▶ _Written problem_
Repeat, please, only the lines from the top of the data down to the line with "wasm.setup();"; include both of those lines.
[Start]
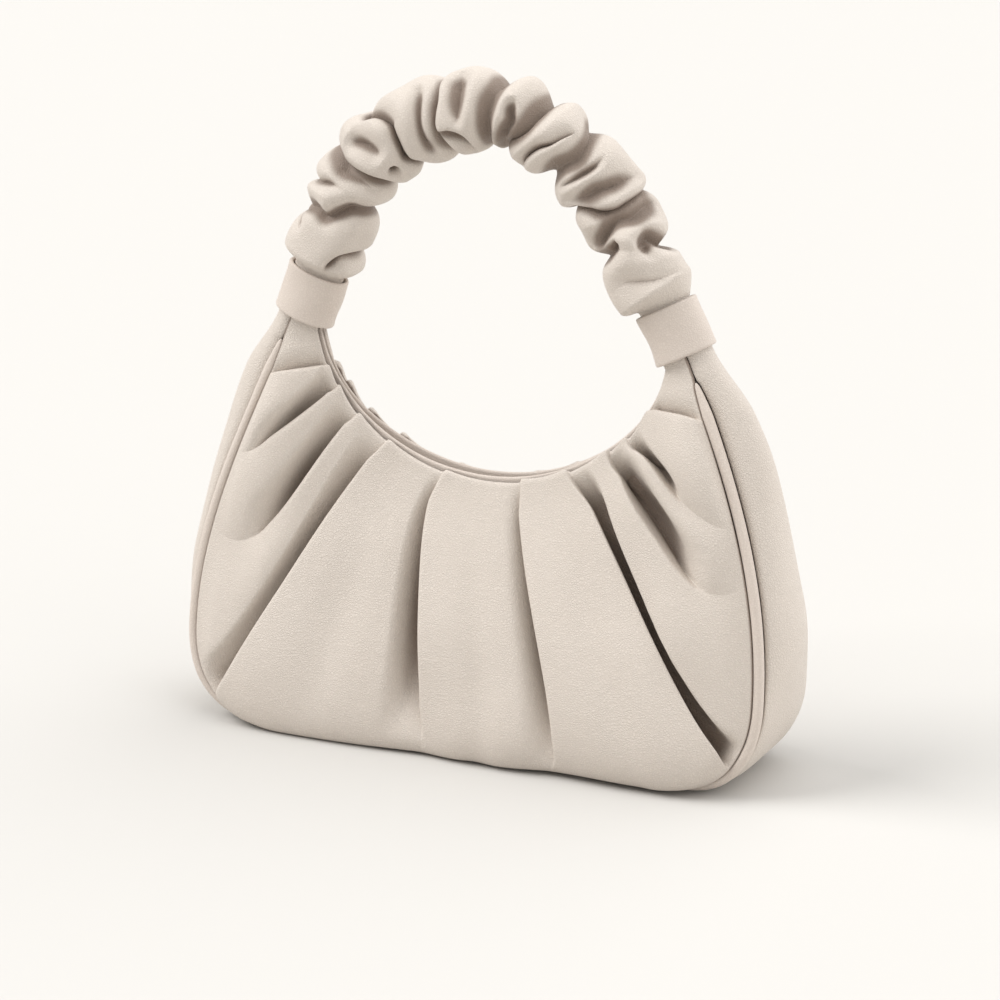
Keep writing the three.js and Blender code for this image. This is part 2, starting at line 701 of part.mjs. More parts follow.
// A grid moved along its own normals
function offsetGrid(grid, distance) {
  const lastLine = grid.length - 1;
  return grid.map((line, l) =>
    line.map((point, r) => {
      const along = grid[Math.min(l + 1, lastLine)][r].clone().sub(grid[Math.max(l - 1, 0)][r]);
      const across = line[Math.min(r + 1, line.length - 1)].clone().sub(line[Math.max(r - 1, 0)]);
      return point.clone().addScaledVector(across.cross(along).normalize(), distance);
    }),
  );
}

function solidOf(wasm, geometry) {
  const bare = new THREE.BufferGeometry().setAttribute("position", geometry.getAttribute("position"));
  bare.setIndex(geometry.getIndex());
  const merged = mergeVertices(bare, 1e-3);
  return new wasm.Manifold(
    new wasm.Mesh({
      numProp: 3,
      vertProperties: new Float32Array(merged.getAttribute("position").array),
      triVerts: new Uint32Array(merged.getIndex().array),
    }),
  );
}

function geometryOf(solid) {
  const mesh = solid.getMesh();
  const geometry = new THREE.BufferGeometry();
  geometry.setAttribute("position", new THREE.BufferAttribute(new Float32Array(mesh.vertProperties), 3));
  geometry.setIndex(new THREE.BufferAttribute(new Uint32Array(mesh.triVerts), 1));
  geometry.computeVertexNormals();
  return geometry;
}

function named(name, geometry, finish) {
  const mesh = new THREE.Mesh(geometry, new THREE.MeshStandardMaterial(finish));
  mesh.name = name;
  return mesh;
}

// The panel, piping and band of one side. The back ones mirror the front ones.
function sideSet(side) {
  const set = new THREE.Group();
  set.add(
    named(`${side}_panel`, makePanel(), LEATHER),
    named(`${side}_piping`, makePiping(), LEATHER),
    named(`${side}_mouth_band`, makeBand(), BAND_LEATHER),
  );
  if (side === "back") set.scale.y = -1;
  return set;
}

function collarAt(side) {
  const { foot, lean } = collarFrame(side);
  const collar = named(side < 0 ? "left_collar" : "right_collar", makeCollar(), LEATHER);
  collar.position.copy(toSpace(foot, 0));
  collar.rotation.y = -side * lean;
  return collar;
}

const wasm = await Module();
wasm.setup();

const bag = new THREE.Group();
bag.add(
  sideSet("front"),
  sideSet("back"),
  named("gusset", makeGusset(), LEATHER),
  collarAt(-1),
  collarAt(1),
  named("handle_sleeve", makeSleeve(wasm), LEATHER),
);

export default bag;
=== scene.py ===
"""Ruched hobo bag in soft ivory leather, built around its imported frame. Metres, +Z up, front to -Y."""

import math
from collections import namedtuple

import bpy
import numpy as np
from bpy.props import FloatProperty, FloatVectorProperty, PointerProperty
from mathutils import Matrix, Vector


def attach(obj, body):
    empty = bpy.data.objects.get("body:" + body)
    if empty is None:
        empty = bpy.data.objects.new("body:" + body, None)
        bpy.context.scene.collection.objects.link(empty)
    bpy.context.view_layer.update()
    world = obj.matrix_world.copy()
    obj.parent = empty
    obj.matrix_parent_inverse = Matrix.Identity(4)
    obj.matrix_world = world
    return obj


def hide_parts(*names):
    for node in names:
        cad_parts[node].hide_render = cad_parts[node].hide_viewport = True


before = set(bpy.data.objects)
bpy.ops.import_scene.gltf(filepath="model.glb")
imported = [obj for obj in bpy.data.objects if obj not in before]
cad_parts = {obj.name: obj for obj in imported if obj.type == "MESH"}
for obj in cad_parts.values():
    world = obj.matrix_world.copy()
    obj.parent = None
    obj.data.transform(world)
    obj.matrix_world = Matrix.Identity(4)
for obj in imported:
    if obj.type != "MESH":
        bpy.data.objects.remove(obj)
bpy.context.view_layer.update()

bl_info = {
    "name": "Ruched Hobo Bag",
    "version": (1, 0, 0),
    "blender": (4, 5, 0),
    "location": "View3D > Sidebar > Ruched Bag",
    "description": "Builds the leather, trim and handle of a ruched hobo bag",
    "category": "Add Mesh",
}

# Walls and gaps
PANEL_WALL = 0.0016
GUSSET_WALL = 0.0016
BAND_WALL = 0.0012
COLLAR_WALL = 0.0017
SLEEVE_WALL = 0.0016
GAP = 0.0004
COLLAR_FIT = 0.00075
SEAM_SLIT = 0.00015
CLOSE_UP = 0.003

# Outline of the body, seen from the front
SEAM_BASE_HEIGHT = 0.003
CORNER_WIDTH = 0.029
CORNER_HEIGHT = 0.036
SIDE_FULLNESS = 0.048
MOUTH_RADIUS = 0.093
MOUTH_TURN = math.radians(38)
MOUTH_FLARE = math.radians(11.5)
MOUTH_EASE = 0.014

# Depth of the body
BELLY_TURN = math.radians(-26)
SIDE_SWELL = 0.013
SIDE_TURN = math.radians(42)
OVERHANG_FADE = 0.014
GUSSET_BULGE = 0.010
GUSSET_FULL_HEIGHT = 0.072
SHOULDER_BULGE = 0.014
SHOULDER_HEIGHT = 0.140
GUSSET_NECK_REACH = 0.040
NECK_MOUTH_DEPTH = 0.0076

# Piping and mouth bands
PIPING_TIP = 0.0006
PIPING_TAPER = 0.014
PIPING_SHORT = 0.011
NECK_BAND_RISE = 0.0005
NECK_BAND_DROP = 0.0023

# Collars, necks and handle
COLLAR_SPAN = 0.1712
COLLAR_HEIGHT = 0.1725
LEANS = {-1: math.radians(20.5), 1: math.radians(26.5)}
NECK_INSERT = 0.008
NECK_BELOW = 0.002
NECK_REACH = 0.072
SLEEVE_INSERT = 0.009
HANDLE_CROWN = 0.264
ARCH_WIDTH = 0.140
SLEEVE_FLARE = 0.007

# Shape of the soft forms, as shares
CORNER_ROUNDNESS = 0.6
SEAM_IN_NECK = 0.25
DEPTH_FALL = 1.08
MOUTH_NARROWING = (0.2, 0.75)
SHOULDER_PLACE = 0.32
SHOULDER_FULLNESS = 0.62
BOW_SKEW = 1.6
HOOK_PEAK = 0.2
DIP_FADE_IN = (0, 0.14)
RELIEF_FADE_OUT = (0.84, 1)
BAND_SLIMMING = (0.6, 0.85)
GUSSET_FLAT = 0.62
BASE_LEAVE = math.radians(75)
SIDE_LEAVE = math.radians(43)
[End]
▶ _Result for this task_
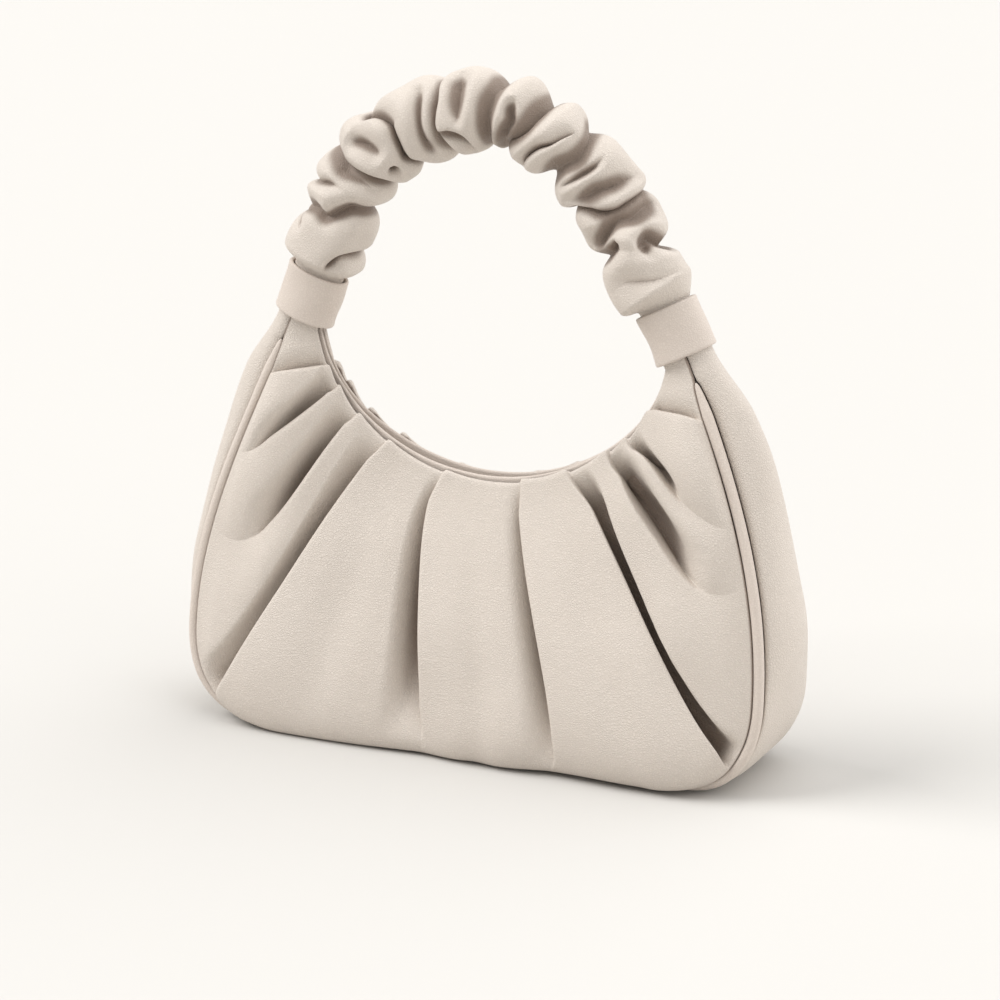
Keep writing the three.js and Blender code for this image. This is part 2, starting at line 701 of part.mjs. More parts follow.
// A grid moved along its own normals
function offsetGrid(grid, distance) {
  const lastLine = grid.length - 1;
  return grid.map((line, l) =>
    line.map((point, r) => {
      const along = grid[Math.min(l + 1, lastLine)][r].clone().sub(grid[Math.max(l - 1, 0)][r]);
      const across = line[Math.min(r + 1, line.length - 1)].clone().sub(line[Math.max(r - 1, 0)]);
      return point.clone().addScaledVector(across.cross(along).normalize(), distance);
    }),
  );
}

function solidOf(wasm, geometry) {
  const bare = new THREE.BufferGeometry().setAttribute("position", geometry.getAttribute("position"));
  bare.setIndex(geometry.getIndex());
  const merged = mergeVertices(bare, 1e-3);
  return new wasm.Manifold(
    new wasm.Mesh({
      numProp: 3,
      vertProperties: new Float32Array(merged.getAttribute("position").array),
      triVerts: new Uint32Array(merged.getIndex().array),
    }),
  );
}

function geometryOf(solid) {
  const mesh = solid.getMesh();
  const geometry = new THREE.BufferGeometry();
  geometry.setAttribute("position", new THREE.BufferAttribute(new Float32Array(mesh.vertProperties), 3));
  geometry.setIndex(new THREE.BufferAttribute(new Uint32Array(mesh.triVerts), 1));
  geometry.computeVertexNormals();
  return geometry;
}

function named(name, geometry, finish) {
  const mesh = new THREE.Mesh(geometry, new THREE.MeshStandardMaterial(finish));
  mesh.name = name;
  return mesh;
}

// The panel, piping and band of one side. The back ones mirror the front ones.
function sideSet(side) {
  const set = new THREE.Group();
  set.add(
    named(`${side}_panel`, makePanel(), LEATHER),
    named(`${side}_piping`, makePiping(), LEATHER),
    named(`${side}_mouth_band`, makeBand(), BAND_LEATHER),
  );
  if (side === "back") set.scale.y = -1;
  return set;
}

function collarAt(side) {
  const { foot, lean } = collarFrame(side);
  const collar = named(side < 0 ? "left_collar" : "right_collar", makeCollar(), LEATHER);
  collar.position.copy(toSpace(foot, 0));
  collar.rotation.y = -side * lean;
  return collar;
}

const wasm = await Module();
wasm.setup();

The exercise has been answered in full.